WHAT IS ASKED: Across the material below, how many lines contain the word "shown"? Give only the number.

ROWS:
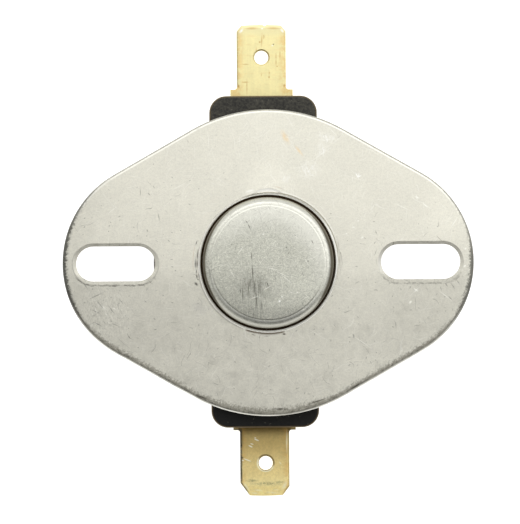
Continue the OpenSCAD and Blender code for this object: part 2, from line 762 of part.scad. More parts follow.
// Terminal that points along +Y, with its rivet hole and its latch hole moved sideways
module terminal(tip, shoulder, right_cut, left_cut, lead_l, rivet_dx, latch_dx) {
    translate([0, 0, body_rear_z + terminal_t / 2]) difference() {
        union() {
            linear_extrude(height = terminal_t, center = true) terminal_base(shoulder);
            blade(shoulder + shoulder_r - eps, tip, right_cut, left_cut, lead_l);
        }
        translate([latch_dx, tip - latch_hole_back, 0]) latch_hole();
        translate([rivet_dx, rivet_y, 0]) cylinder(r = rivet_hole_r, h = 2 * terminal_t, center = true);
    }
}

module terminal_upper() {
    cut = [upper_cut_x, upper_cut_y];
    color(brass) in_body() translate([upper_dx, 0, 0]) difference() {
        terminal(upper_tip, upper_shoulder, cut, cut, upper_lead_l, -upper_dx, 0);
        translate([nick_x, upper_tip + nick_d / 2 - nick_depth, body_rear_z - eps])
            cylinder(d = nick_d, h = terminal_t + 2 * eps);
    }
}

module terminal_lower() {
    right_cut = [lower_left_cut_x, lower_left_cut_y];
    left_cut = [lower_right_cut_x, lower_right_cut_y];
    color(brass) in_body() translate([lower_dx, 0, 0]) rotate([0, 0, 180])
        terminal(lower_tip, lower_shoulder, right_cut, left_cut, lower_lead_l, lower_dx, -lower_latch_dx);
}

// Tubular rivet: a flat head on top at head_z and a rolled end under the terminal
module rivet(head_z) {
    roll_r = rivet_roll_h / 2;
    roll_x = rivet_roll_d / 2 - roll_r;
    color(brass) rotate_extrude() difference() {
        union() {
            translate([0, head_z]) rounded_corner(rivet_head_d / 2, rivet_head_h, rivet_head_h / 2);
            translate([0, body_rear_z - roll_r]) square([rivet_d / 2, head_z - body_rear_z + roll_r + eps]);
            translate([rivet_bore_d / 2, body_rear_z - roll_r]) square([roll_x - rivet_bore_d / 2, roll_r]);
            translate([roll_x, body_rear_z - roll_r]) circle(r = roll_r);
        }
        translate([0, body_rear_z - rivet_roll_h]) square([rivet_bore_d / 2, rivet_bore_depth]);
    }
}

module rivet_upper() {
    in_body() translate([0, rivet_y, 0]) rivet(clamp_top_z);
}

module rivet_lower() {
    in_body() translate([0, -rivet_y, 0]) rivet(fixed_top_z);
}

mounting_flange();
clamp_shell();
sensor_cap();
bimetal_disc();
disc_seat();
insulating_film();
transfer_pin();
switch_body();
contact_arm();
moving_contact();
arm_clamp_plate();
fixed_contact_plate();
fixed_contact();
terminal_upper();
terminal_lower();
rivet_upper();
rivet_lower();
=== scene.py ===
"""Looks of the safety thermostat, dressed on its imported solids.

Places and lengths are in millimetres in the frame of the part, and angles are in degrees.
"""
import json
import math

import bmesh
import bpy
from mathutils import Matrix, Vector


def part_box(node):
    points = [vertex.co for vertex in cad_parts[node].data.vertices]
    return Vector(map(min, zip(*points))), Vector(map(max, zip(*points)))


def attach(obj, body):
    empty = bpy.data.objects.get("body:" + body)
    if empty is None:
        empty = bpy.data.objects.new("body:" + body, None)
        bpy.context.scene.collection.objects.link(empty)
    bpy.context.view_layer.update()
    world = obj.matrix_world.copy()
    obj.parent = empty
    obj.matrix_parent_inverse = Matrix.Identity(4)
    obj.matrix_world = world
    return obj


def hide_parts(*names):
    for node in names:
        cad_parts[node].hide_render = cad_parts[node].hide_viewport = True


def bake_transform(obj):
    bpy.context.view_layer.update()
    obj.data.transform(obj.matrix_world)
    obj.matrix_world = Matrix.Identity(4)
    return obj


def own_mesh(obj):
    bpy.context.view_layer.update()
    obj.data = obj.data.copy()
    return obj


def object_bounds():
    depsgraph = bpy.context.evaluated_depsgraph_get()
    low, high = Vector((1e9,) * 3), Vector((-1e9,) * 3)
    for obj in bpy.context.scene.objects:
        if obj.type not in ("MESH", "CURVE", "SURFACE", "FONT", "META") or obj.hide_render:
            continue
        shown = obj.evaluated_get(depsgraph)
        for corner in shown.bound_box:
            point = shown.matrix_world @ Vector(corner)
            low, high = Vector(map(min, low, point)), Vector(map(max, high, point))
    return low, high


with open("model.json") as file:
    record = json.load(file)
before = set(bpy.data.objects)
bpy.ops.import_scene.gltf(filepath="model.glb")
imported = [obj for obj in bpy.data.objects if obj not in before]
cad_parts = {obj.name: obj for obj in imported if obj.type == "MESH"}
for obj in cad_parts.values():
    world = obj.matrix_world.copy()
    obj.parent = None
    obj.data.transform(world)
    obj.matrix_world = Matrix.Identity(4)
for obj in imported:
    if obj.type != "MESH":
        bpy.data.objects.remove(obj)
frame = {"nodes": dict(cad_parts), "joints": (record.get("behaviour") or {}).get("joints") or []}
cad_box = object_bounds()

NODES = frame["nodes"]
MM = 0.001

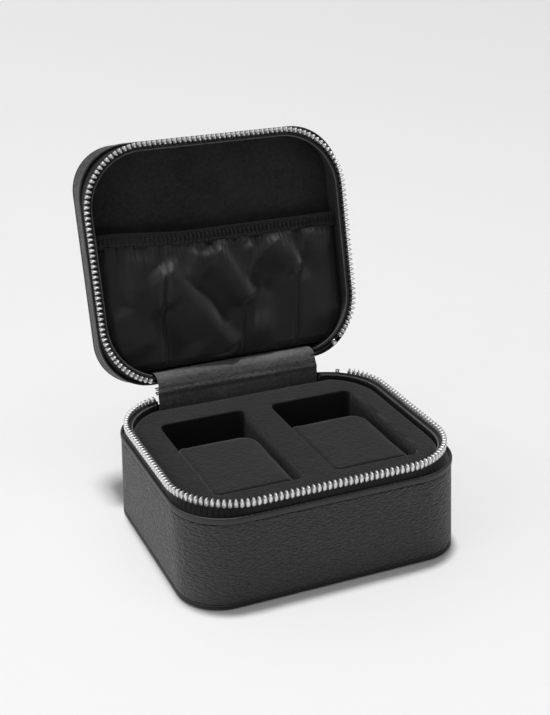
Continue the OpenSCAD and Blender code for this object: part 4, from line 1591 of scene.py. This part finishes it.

TASK SOLUTION: 3